1600 Amphitheatre Parkway
Mountain View, California 94043

Dear Mr. Page:

It has come to our attention that Google has begun omitting the title of the Persian Gulf from its Google Maps application. This is a disconcerting development given the undisputed historic and geographic precedent of the name Persian Gulf, and the more recent history of opening up the name to political, ethnic, and territorial disputes. However unintentionally, in adopting this practice, Google is participating in a dangerous effort to foment tensions and ethnic divisions in the Middle East by politicizing the region’s geographic nomenclature. Members of the Iranian-American community are overwhelmingly opposed to such efforts, particularly at a time when regional tensions already have been pushed to the brink and threaten to spill over into conflict. As the largest grassroots organization in the Iranian-American community, the National Iranian American Council (NIAC) calls on Google to not allow its products to become propaganda tools and to immediately reinstate the historically accurate, apolitical title of “Persian Gulf” in all of its informational products, including Google Maps.

Historically, the name “Persian Gulf” is undisputed. The Greek geographer and astronomer Ptolemy referencing in his writings the “Aquarius Persico.” The Romans referred to the "Mare Persicum." The Arabs historically call the body of water, "Bahr al-Farsia." The legal precedent of this nomenclature is also indisputable, with both the United Nations and the United States Board of Geographic Names confirming the sole legitimacy of the term “Persian Gulf.” Agreement on this matter has also been codified by the signatures of all six bordering Arab countries on United Nations directives declaring this body of water to be the Persian Gulf.

But in the past century, and particularly at times of escalating tensions, there have been efforts to exploit the name of the Persian Gulf as a political tool to foment ethnic division. From colonial interests to Arab interests to Iranian interests, the opening of debate regarding the name of the Persian Gulf has been a recent phenomenon that has been exploited for political gain by all sides. Google should not enable these politicized efforts.

In the 1930s, British adviser to Bahrain Sir Charles Belgrave proposed to rename the Persian Gulf, “Arabian Gulf,” a proposal that was rejected by the British Colonial and Foreign offices. Two decades later, the Anglo-Iranian Oil Company resurrected the term during its dispute with Mohammad Mossadegh, the Iranian Prime Minister whose battle with British oil interests would end in a U.S.-sponsored coup d'état that continues to haunt U.S.-Iran relations. In the 1960s, the title “Arabian Gulf” became central to propaganda efforts during the Pan-Arabism era aimed at exploiting ethnic divisions in the region to unite Arabs against non-Arabs, namely Iranians and Israelis. The term was later employed by Saddam Hussein to justify his aims at territorial expansion. Osama Bin Laden even adopted the phrase in an attempt to rally Arab populations by emphasizing ethnic rivalries in the Middle East.

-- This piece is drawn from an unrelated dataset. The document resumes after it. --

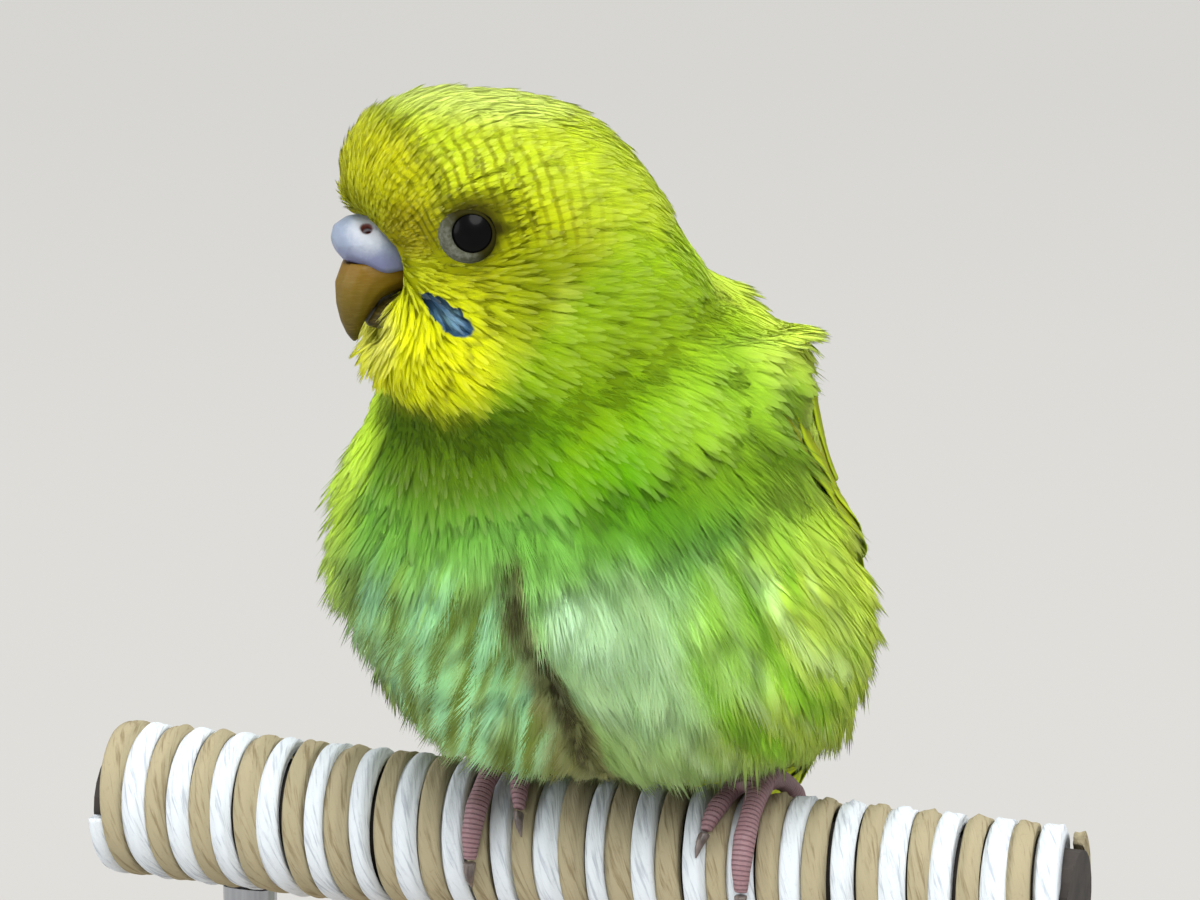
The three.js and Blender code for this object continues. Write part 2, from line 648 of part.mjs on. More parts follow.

We have serious concerns that Google is now playing into these efforts of geographic politicization. Unfortunately, this is not the first time Google has stirred controversy on this topic. In 2008, Google Earth began including the term “Arabian Gulf” in addition to Persian Gulf as the name for the body of water. NIAC and others called on you then to stop using this ethnically divisive propaganda term, but to no avail. Instead of following the example of organizations like the National Geographic Society, which in 2004 used term “Arabian Gulf” in its maps but recognized the error and corrected it, Google has apparently decided to allow its informational products to become politicized.

Google should rectify this situation and immediately include the proper name for the Persian Gulf in Google Maps and all of its informational products. The exclusion of the title of the Persian Gulf diminishes your applications as informational tools, and raises questions about the integrity and accuracy of information provided by Google.

We strongly urge you to stay true to Google’s mission – “to organize the world’s information and make it universally accessible and useful” – without distorting or politicizing that information. We look forward to an explanation from you regarding the recent removal of the Persian Gulf name from Google Maps and call on you to immediately correct this mistake.